* **The exercise**
Identify the line that contains "Model this object as" in the material. Output it and every line after it, unchanged, through the end.
..........
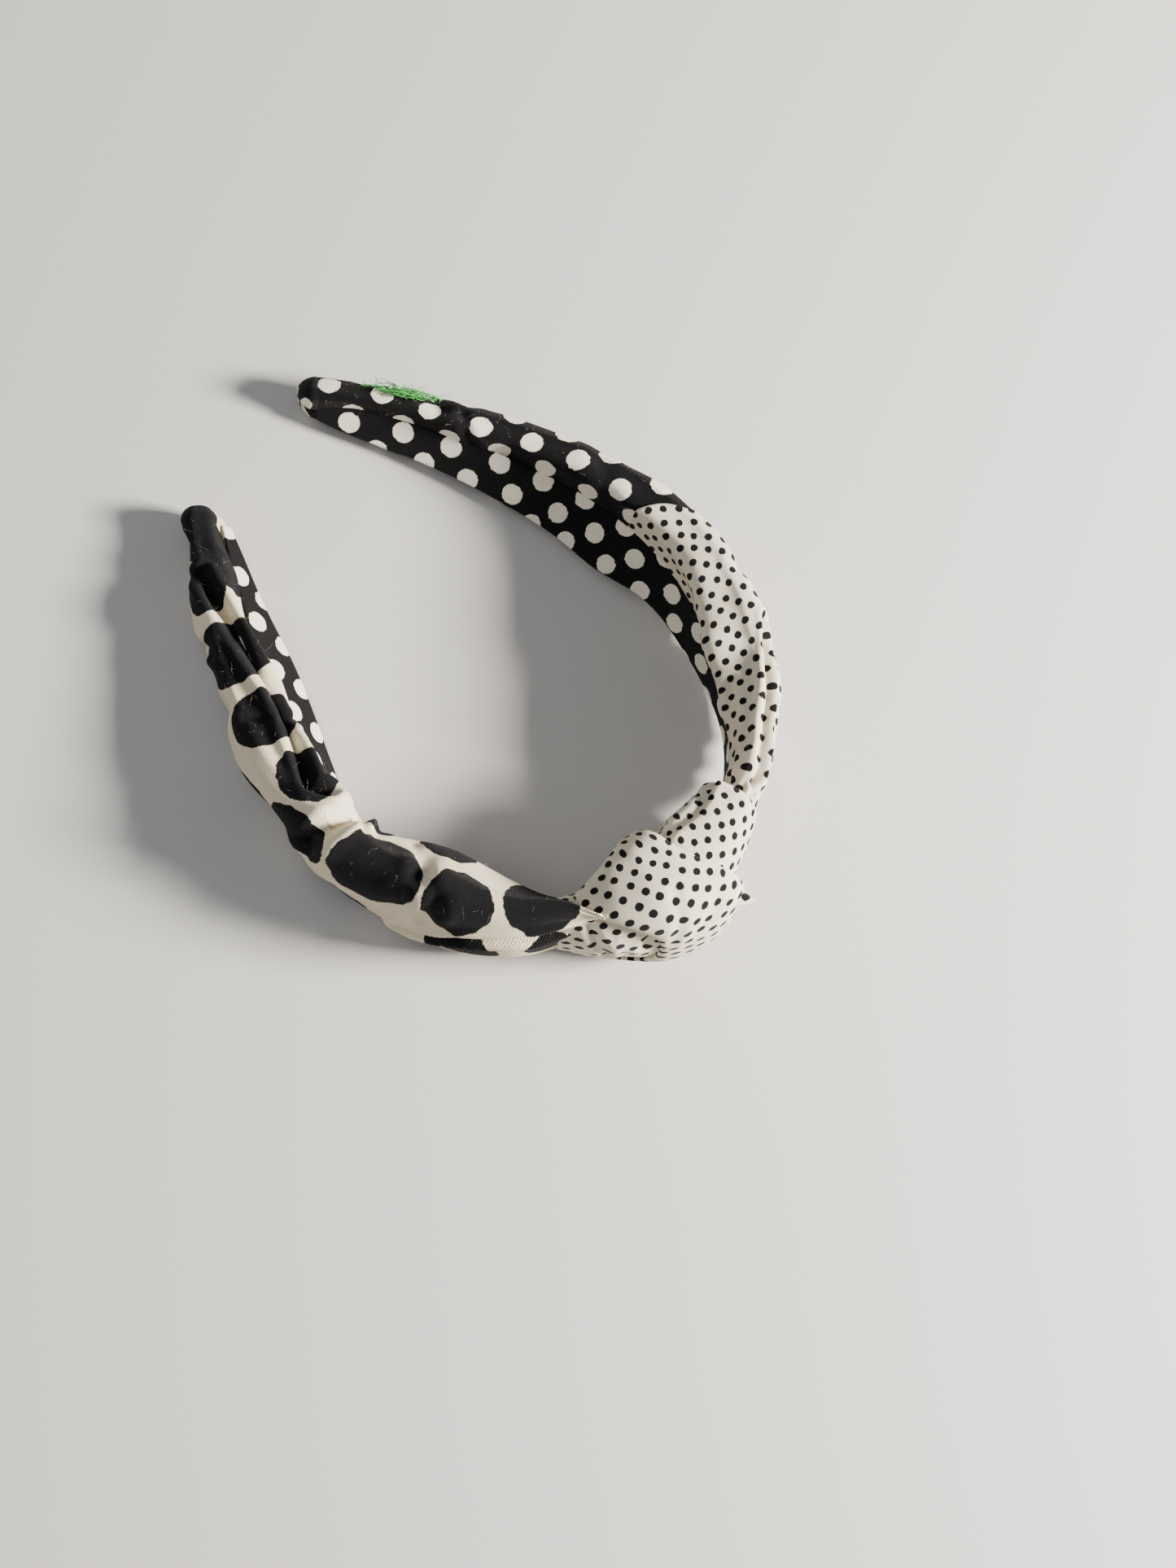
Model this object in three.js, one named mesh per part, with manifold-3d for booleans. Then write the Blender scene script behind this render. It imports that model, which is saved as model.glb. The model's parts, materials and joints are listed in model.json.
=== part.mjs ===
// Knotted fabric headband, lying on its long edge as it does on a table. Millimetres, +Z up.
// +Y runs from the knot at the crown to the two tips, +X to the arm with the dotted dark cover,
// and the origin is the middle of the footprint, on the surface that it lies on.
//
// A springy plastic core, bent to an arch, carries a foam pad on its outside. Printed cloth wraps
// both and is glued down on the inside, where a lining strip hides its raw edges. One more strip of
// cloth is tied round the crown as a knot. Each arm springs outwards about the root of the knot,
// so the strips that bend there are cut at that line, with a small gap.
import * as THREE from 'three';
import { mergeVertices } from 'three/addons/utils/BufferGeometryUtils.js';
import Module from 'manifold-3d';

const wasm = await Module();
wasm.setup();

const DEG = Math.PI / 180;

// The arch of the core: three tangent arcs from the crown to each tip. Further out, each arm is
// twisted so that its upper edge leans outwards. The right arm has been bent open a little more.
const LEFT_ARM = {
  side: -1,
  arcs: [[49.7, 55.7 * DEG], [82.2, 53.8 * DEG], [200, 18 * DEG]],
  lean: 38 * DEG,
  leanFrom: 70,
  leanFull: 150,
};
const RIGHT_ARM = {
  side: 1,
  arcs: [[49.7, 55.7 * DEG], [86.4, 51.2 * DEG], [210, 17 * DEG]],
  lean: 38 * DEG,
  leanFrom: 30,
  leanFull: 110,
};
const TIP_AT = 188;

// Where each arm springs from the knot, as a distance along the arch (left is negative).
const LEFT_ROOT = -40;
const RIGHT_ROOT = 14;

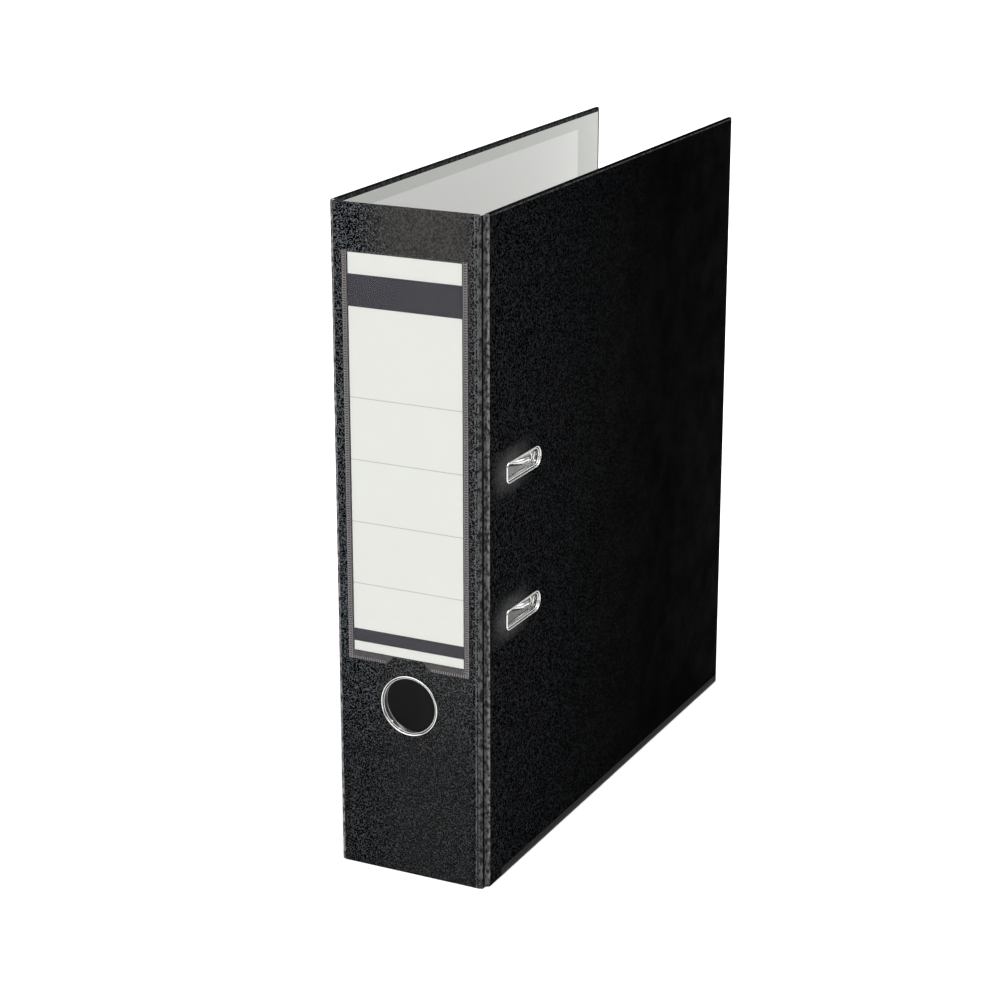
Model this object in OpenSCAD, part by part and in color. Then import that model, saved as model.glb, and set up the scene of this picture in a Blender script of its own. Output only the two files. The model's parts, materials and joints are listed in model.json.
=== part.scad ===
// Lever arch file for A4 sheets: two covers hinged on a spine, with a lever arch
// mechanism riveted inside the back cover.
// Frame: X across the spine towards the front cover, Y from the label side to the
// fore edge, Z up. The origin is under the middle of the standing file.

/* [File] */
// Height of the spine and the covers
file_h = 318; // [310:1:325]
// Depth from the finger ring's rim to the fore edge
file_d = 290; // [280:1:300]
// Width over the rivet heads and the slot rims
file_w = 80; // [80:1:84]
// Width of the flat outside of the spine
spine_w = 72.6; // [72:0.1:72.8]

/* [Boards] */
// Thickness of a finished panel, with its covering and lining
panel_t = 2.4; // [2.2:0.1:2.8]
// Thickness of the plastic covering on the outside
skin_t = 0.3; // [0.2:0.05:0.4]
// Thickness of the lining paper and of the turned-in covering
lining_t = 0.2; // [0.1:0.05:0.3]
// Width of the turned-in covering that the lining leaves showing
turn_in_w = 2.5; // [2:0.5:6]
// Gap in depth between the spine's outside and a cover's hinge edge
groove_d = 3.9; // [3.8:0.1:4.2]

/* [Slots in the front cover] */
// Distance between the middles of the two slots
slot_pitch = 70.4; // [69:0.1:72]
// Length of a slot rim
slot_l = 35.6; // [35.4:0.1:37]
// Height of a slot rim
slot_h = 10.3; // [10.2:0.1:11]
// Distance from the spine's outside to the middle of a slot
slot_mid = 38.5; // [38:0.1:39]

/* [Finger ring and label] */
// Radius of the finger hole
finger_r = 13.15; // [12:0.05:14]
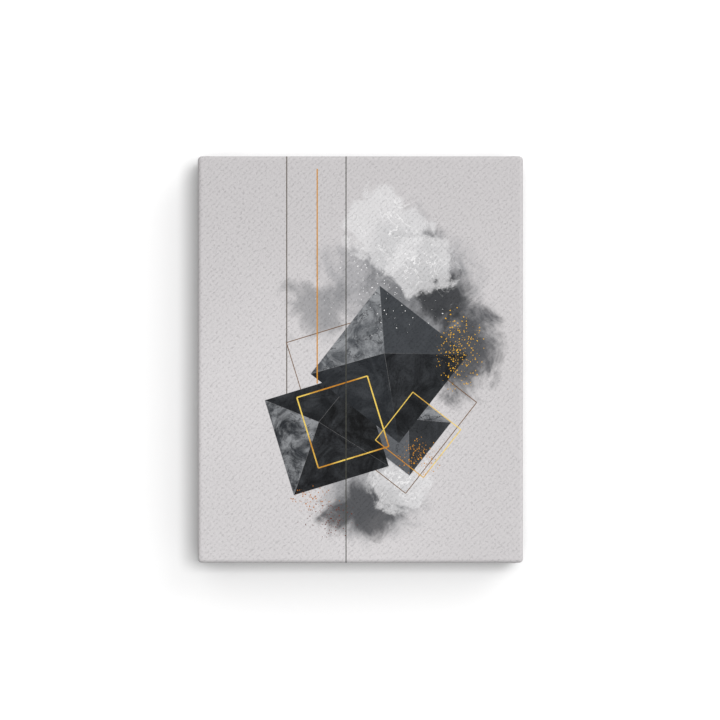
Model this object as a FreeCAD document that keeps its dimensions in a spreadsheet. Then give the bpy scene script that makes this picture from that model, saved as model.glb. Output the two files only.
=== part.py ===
..........
* **Solution to this problem**
Model this object as a FreeCAD document that keeps its dimensions in a spreadsheet. Then give the bpy scene script that makes this picture from that model, saved as model.glb. Output the two files only.
=== part.py ===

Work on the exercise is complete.